The regional integration movement must be given credit for the fashioning of institutions that define its existence, and seek to advance the cause of regionalism with a common purpose and outlook that are the reasons for its existence. But what purpose does regional integration among Caribbean island states serve, when their respective island judicial systems do not finally decide matters?
It has to be the greatest contradiction of modern Caribbean political development and thought, that has even taken the quantum leap of agreeing to the Caribbean Single Market and Economy (CSME), and there is still reluctance by most member states to accede to the very key Community institution of the CCJ.
Sadly, it is now 13 years since the operationalising of the CCJ, but only four Community Member States are members. Astonishing, to say the least, especially when one takes into account the many half-hearted statements that are a disguise and willful negativism against this institution. How must one interpret a recent public statement by a then regional head who accused the judicial institution of having judges who were “politicians in robes”? Such a statement was derogative, to say the least, in that it questioned the Court’s independence, since the judges’ only fault was that they made a decision that went against the particular island state.

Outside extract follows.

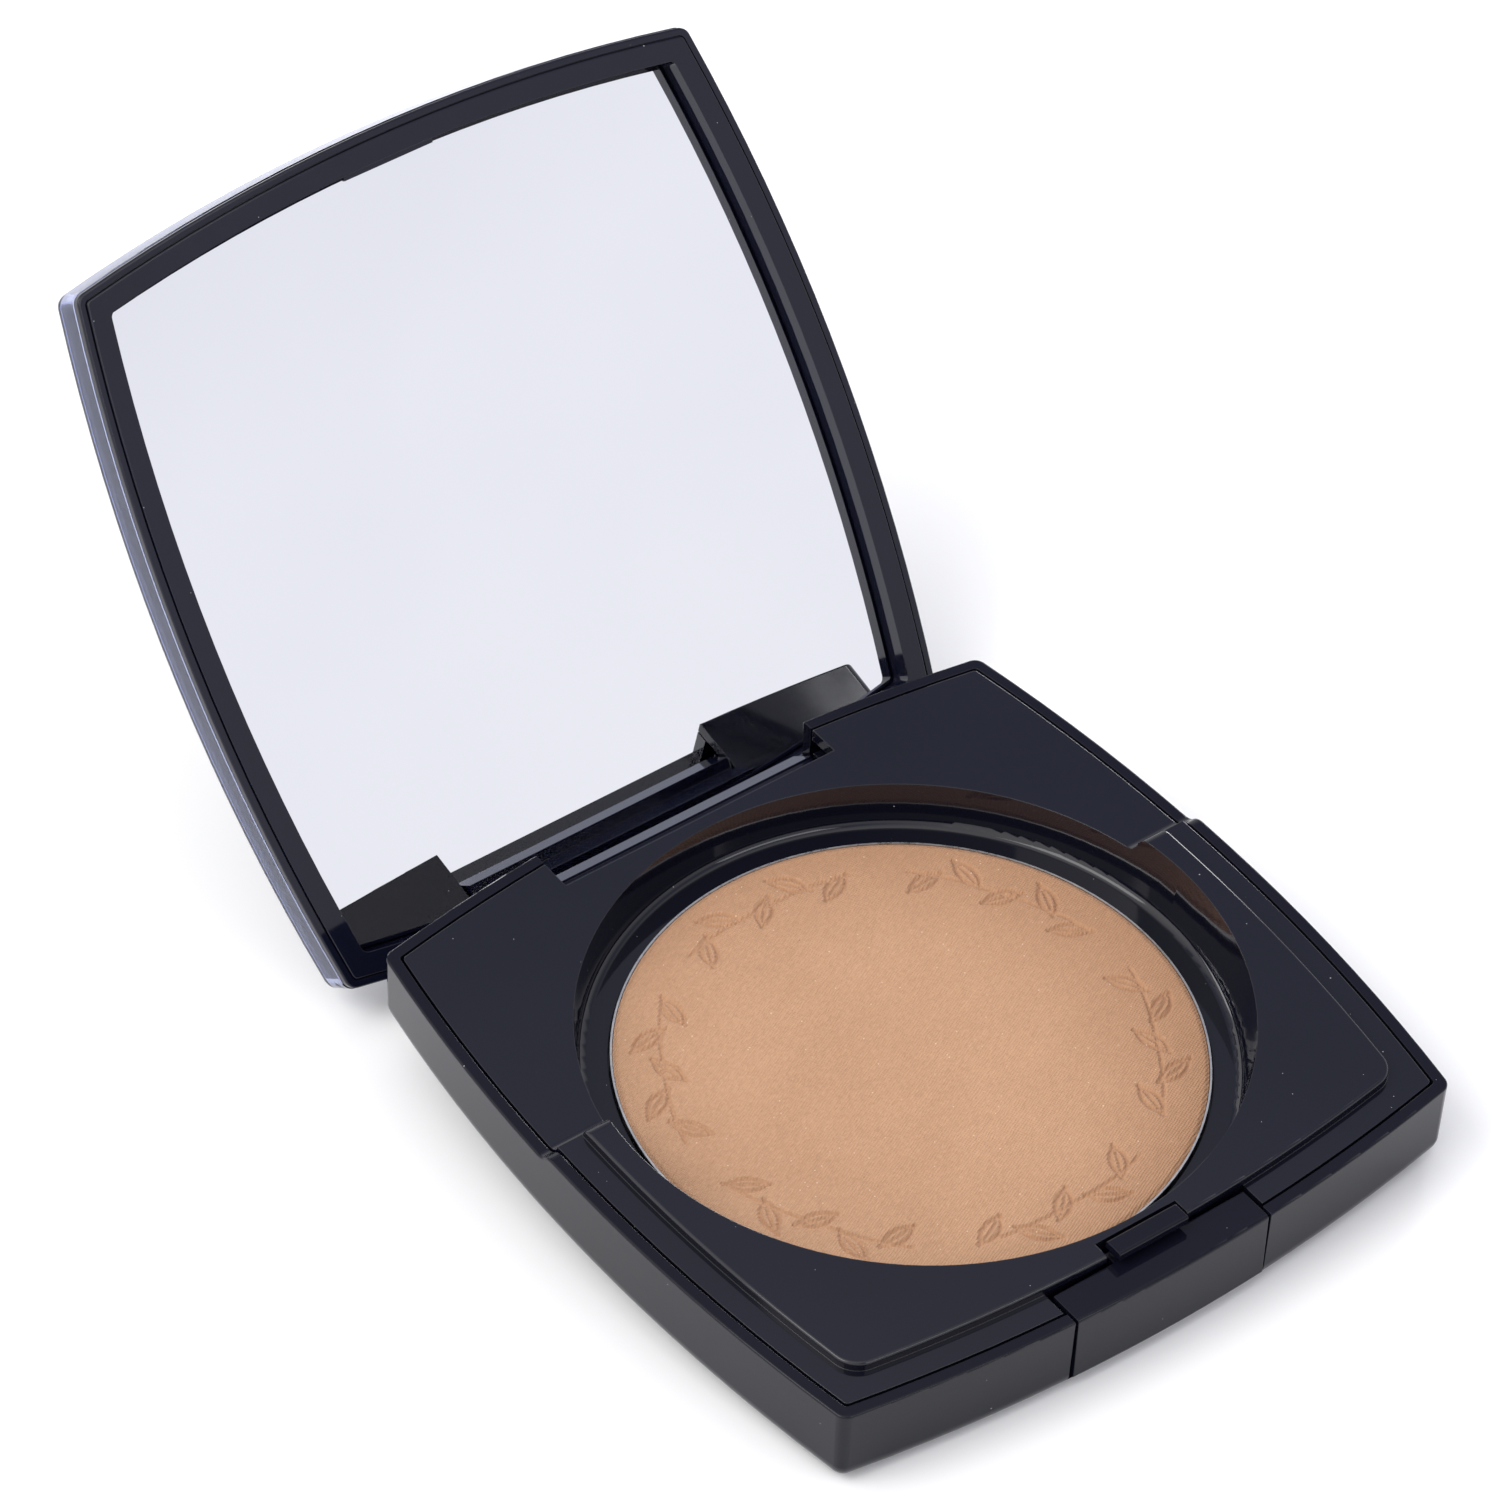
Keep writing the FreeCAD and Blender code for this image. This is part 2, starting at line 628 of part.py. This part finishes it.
def standing(base, lid):
    """Tilts the open compact until base and lid both touch the table (z = 0), centred on the origin."""
    lean = 0.0
    for _ in range(4):
        tilted = Placement(Vector(), Rotation(Vector(1, 0, 0), lean))
        below = reach(base, tilted).ZMin - reach(lid, tilted * swung_open()).ZMin
        lean += math.degrees(math.atan2(below, 2 * DIMENSIONS["half_deep"]))
    tilted = Placement(Vector(), Rotation(Vector(1, 0, 0), lean))
    limits = reach(base, tilted)
    limits.add(reach(lid, tilted * swung_open()))
    return Placement(Vector(0, -limits.Center.y, -limits.ZMin), Rotation()) * tilted


base_pieces = [
    base_shell(), deck_insert(), powder_pan(), pressed_powder(), pan_glue(), bottom_label(),
    push_button(), button_spring(),
    hinge_pin("hinge_pin_left", -1), hinge_pin("hinge_pin_right", 1),
]
lid_pieces = [lid_frame(), mirror(), mirror_tape(), lid_inlay(), lid_shell()]
doc.recompute()

stand = standing(base_pieces, lid_pieces)
for piece in base_pieces:
    piece.Placement = stand * piece.Placement
for piece in lid_pieces:
    piece.Placement = stand * swung_open()
doc.recompute()

failed = [thing.Name for thing in doc.Objects if "Invalid" in thing.State or "Error" in thing.State]
if failed:
    raise RuntimeError(f"features failed: {failed}")

os.makedirs("parts", exist_ok=True)
for piece in base_pieces + lid_pieces:
    shape = piece.Shape
    if shape.isNull() or not shape.isValid() or len(shape.Solids) != 1:
        raise RuntimeError(f"{piece.Label} is not one valid solid: {len(shape.Solids)} solids")
    shape.exportStep(f"parts/{piece.Label}.step")
    limits = shape.BoundBox
    print(f"{piece.Label:22s} volume {shape.Volume:9.2f}  z {limits.ZMin:7.2f} to {limits.ZMax:7.2f}"
          f"  y {limits.YMin:7.2f} to {limits.YMax:7.2f}")
print("stand", list(stand.Base), stand.Rotation.Angle)
print("lowest base", round(reach(base_pieces, Placement()).ZMin, 4),
      "lowest lid", round(reach(lid_pieces, Placement()).ZMin, 4))
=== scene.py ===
"""Looks of the open powder compact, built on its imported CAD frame."""

import json
import math

import bmesh
import bpy
from mathutils import Matrix, Vector, noise as field


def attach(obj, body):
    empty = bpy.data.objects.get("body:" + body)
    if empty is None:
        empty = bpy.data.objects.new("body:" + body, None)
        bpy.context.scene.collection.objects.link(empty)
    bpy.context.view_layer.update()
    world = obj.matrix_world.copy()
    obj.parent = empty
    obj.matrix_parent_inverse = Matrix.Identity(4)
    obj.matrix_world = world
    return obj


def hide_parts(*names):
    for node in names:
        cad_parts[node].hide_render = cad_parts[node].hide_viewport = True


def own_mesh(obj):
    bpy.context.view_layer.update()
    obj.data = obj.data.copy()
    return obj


MM = 0.001

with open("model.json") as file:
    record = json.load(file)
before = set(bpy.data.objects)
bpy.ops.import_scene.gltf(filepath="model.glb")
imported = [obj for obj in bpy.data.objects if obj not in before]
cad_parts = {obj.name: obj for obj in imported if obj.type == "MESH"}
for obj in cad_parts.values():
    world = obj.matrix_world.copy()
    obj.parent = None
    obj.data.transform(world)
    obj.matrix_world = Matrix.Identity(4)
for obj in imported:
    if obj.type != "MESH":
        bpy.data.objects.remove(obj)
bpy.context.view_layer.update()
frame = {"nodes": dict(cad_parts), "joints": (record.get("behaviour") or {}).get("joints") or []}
nodes = frame["nodes"]
joints = {joint["name"]: joint for joint in frame["joints"]}

# ---------------------------------------------------------------- the base's own axes
# The base stands tilted.  Its axes come from the button's slide and from the hinge, whose place in
# the base's own axes (X right, Y to the rear, Z up, origin under the middle of the pan) is known.
HINGE_IN_BASE = Vector((0, 36.92, 3.08)) * MM

rearward = Vector(joints["button_push"]["axis"])
tilt = Matrix.Rotation(math.atan2(rearward.z, rearward.y), 4, "X")
base_place = Matrix.Translation(Vector(joints["lid_hinge"]["pos_m"]) - tilt @ HINGE_IN_BASE) @ tilt

OPEN_ANGLE = math.radians(129.3)
lid_outward = tilt.to_3x3() @ Matrix.Rotation(-OPEN_ANGLE, 3, "X") @ Vector((0, 0, 1))

# ---------------------------------------------------------------- node helpers


def new_material(name, **settings):
    """A material with one Principled shader whose plain sockets are set from settings."""
    material = bpy.data.materials.new(name)
    material.use_nodes = True
    shader = material.node_tree.nodes["Principled BSDF"]
    for socket, value in settings.items():
        shader.inputs[socket.replace("_", " ")].default_value = value
    return material, material.node_tree, shader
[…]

Even the convincing promise of one island state that it will only become a member of the regional judicial body when there is a representative judge has still not been met, although that judge has ever since been appointed. The absence has continued, and so has other islands, where there have been repeated plans to hold referenda to determine the acceptability of this court as their final court of appeal.
This is an indictment of the self-doubt mentality, and even belief that Caribbean jurisprudence is not competent in determining matters within the regional jurisdiction.
There is no doubt that this attitude permeates the general attitude of many Caribbean leaders, and, sad to say, some legal minds. But, it is also a very grave insult to a collective that has produced some of the finest legal minds: The eminent brilliance of Sir Hugh Wooding, Sir Herbert Duffus, Sir Isaac Hyatali; the great legal minds of the Luckhoos, especially Sir Lionel, who was recorded in the Guinness Book of Records as being the most successful, consecutive murder appeals lawyer; the great Telesford Georges; the scholarly Professor Aubrey Bishop; and, easily the greatest legal mind of his generation, JOF Haynes.
These very eminent gentlemen who have since been long departed, and others deceased, and also alive, have left their indelible print in the pages of Caribbean legal scholarship, and in the process laid the credible foundation for what is indeed a durable volume of regional jurisprudence.
How can the region still claim political independence when its final legal decisions are being made in the distant European capital of its former colonial master?
From as early as the 19th Century, a British law-lord suggested that it would be better for the Caribbean to have its final court of decision, because of its customs and habits peculiar to the region’s local experience.
Since then, 200 years after and as recent as 2009, there have been similar views and suggestions from other British legal luminaries, even adding that it is time-consuming for the British Privy Council to adjudicate on matters from the Caribbean, as well as opining that it would be less expensive for litigants from the latter, should there be a regional judicial tribunal, as the CCJ is.
How embarrassing such admonishments are for a region to understand that it must invest confidence in its own judicial arm, that has more than proven its worth as the Region’s final legal adjudicator, and judicial ability in aiding the cause of especially the CSME component of the Regional Integration Movement.